Generate n_samples posterior samples from a RandomFiniteGaussianMixture using the telescope sampler.

Arguments

rng: Optional random seed used for random variate generation.
rfgm: The RandomFiniteGaussianMixture object for which posterior samples are generated.
n_samples: The total number of samples (including burn-in).

Keyword arguments

n_burnin: Number of burn-in samples.
initial_params: Initial values used in the MCMC algorithm. Should be supplied as a NamedTuple with fields :μ, :σ2 and :w, where all are K-dimensional vectors.

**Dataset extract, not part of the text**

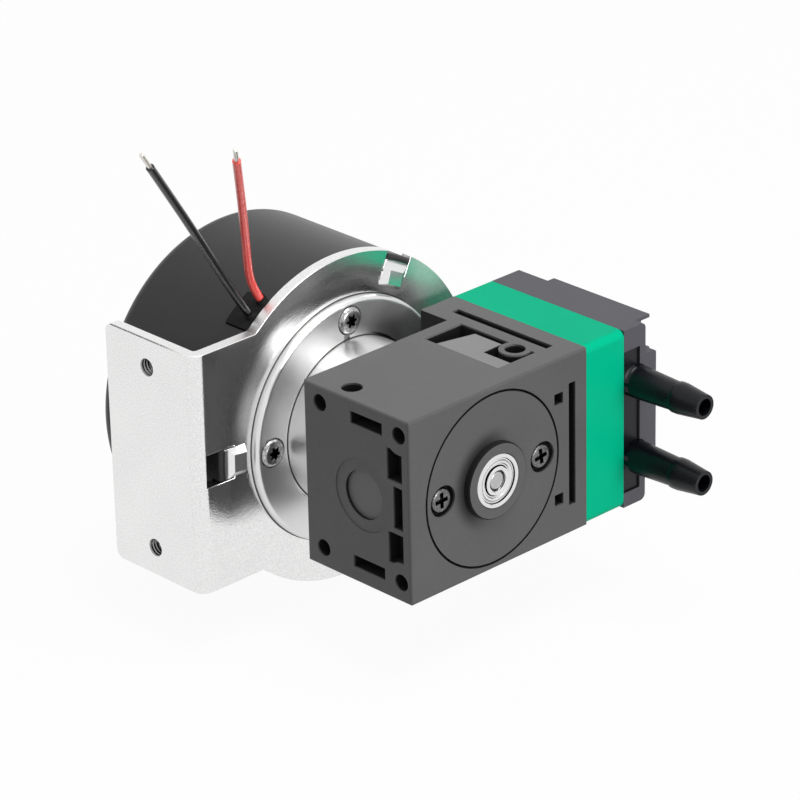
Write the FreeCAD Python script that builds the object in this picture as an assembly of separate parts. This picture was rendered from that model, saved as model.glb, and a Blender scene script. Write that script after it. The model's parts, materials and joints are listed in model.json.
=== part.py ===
import FreeCAD, Part
import math
import os

V = FreeCAD.Vector
ORIGIN = V(0, 0, 0)
AXIS = {"x": V(1, 0, 0), "y": V(0, 1, 0), "z": V(0, 0, 1)}

# Diaphragm vacuum pump, in millimetres.
# While it is drawn, the shaft runs along Y through x = 0, z = 0, the bracket's front
# face is y = 0, the motor lies towards +Y and the pump head towards +X. At the end every
# piece moves so that the origin is the centre of the bracket's two tapped holes.

# General clearances
SLIP = 0.03          # between pieces that are pressed or glued together
FREE = 0.10          # around covers, screws and inserts
tip_gap = 0.3        # beyond the tips of screws in blind holes
facet_size = 0.2     # for the triangle count that is printed
RUN = 0.05           # radial running clearance of balls and shafts

# Motor can
can_r = 24.0
can_wall = 1.0
can_depth = 23.7
can_rear_round = 2.2
can_dish_r = 9.0
can_dish_depth = 0.5
tab_width = 4.4
tab_thickness = 0.9
tab_reach = 4.7
tab_round = 0.6
tab_end_length = 2.2     # the part that is bent over the plate
tab_end_height = 0.6
tab_lift = 0.3
tab_proud = 0.1
tab_angles = (63.0, 179.0, 300.0)
window_angle = 179.0
outlet_angle = 126.0
outlet_width = 5.6
outlet_depth = 4.6

# Bracket, one bent sheet
sheet = 1.8
plate_lip = 0.4
plate_hole_r = 5.2
flange_stand = 3.97
flange_rear_y = 18.3
flange_half_z = 18.05
flange_corner = 1.3
bend_round = 1.9
bracket_hole_r = 1.25
bracket_hole_y = 9.75
bracket_hole_half_pitch = 13.8
window_reach = 2.3
tab_gap = 0.25

# Adapter flange between motor and pump
adapter_r = 18.15
adapter_step = 1.2
adapter_round = 0.7
boss_r = 12.4
boss_end = 8.56
boss_round = 0.5
pilot_r = 6.0
pilot_length = 1.8
adapter_screw_circle = 15.2
adapter_screw_r = 1.25
adapter_screw_head_r = 2.1
adapter_screw_head_height = 1.3
adapter_screw_proud = 0.5
adapter_screw_count = 4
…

The following constraints must also be satisfied: σ2[k]>0 for all k and w[k]≥0 for all k and sum(w) ≈ 1

Returns

ps: A PosteriorSamples object holding the posterior samples and the original model object.

Examples

julia> using Random

julia> x = (1.0 .- (1.0 .- LinRange(0.0, 1.0, 5000)) .^(1/3)).^(1/3);

julia> rfgm = RandomFiniteGaussianMixture(x);

julia> ps1 = sample(rfgm, 5_000);

julia> ps2 = sample(rfgm, 5_000; n_burnin=2_000, initial_params = (μ = [0.2, 0.8], σ2 = [1.0, 2.0], w = [0.7, 0.3]));

source

Variational inference

BayesDensityFiniteGaussianMixture.RandomFiniteGaussianMixtureVIPosterior — Type

RandomFiniteGaussianMixtureVIPosterior{T<:Real} <: AbstractVIPosterior{T}

Struct representing the variational posterior distribution of a RandomFiniteGaussianMixture.

Fields

posterior_components: The posterior probabilities on the number of components. Note that support(posterior_components)[K] corresponds to the posterior probability of model K.
mixture_fits: Vector of FiniteGaussianMixtureVIPosterior objects, containing the fitted variational posterior distributions for differing values of mixture components.
rgfm: The RandomFiniteGaussianMixture to which the variational posterior was fit.

source

BayesDensityCore.varinf — Method

varinf(
    rfgm::RandomFiniteGaussianMixture{T};
    max_iter::Int = 2000
    rtol::Real    = 1e-6
) where {T} -> PitmanYorMixtureVIPosterior{T}

Find a variational approximation to the posterior distribution of a RandomFiniteGaussianMixture using mean-field variational inference.

Arguments

rfgm: The RandomFiniteGaussianMixture whose posterior we want to approximate.

Keyword arguments

max_iter: Maximal number of VI iterations. Defaults to 2000.
rtol: Relative tolerance used to determine convergence. Defaults to 1e-6.

Returns

vip: A RandomFiniteGaussianMixtureVIPosterior object representing the variational posterior.
info: A VariationalOptimizationResult describing the result of the optimization.

Note

To perform the optimization for a fixed number of iterations irrespective of the convergence criterion, one can set rtol = 0.0, and max_iter equal to the desired total iteration count. Note that setting rtol to a strictly negative value will issue a warning.

Examples

julia> using Random

julia> x = (1.0 .- (1.0 .- LinRange(0.0, 1.0, 5000)) .^(1/3)).^(1/3);

julia> rfgm = RandomFiniteGaussianMixture(x);

julia> vip = varinf(rfgm);

julia> vip = varinf(rfgm; rtol=1e-7, max_iter=3000);

source

BayesDensityFiniteGaussianMixture.posterior_components — Function

posterior_components(vip::RandomFiniteGaussianMixtureVIPosterior{T}) where {T} -> DiscreteNonParametric{Int, T}

Get the variational posterior probability mass function of the number of mixture components as a DiscreteNonParametric instance.

source

BayesDensityFiniteGaussianMixture.maximum_a_posteriori — Function

maximum_a_posteriori(
    vip::RandomFiniteGaussianMixtureVIPosterior{T}
) where {T} -> FiniteGaussianMixtureVIPosterior{T}

Get the variational posterior distribution that maximizes the approximate posterior probability on the number of components q(K).

source

1We use the rate parameterization of the Gamma distribution here. This differs from the scale-parameterization used by Distributions.